On Monday, the Huskers got in some red zone work. A quarterback has to be savvy down there with tighter windows and a quicker trigger often required. It was the first time doing red zone work at a Nebraska practice for someone like Purdy, who only got about five practices in the spring due to injury.
“We were alright. Not great. Didn’t turn the ball over – that’s the big thing,” Whipple said.
Heading into the practice, the coach reminded his quarterbacks to make red zone decisions like it was the real show, with the game in Dublin, Ireland, now just 26 days away.
“I told them today, ‘Play it like it’s the first quarter at Northwestern.’ We get down there we want to get points on the board. Yeah, I want a touchdown all the time but if it’s not there just be smart and get rid of it. the board.”
Pitt’s offense last year, which had Whipple calling it, ranked 12th nationally in red zone touchdown percentage (71.0).

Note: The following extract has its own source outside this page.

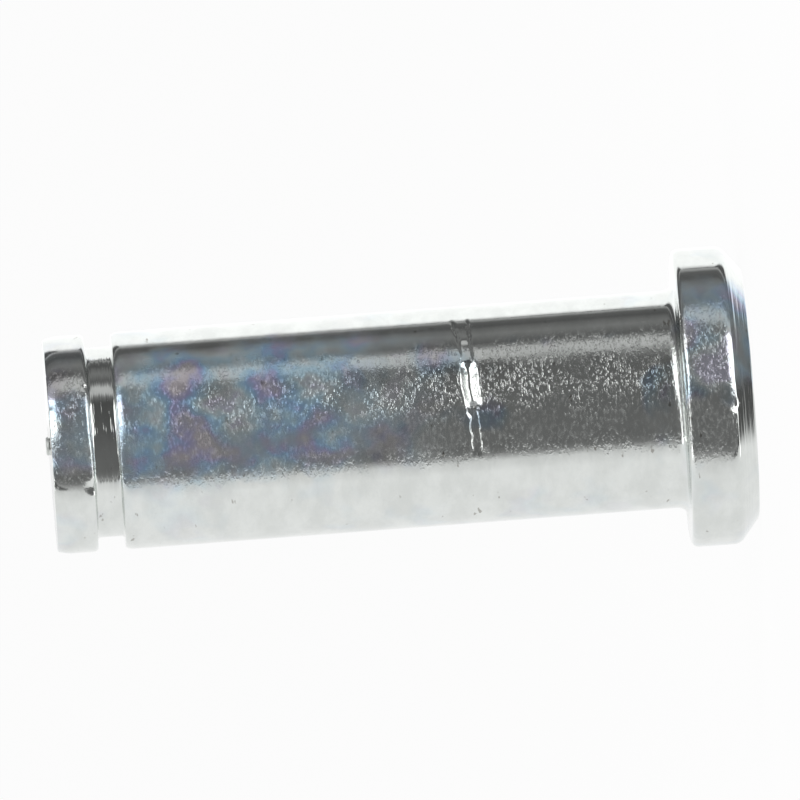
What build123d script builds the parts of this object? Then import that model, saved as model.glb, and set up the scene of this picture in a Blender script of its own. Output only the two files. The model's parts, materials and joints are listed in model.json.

The coach’s stressing of ball security and making sure players don’t turn something into nothing by forcing the issue is normal camp preaching by a staff. But it sure strikes a loud chord with a fan base all too used to seeing their squad on the wrong side of turnover margin for most of the last two decades.
Nebraska will no doubt be a favorite over Northwestern going into that game, but going minus-2 or minus-3 in turnovers can change everything. Prior to last year’s 3-9 mark, a Wildcats team that won the division two years ago beat the Huskers 21-13 in large part because of the Huskers’ red zone failures and turnovers.
And when asked about picking his starting quarterback, Whipple answered: Take care of the football. He repeated that line.
“I think first games at any level of football are lost more than they’re won,” the veteran coach said. “So take care of the football. Understand we’ve got a good team, we’ve got a good defense, we’ve got a good kicking game. It doesn’t all have to come on you.”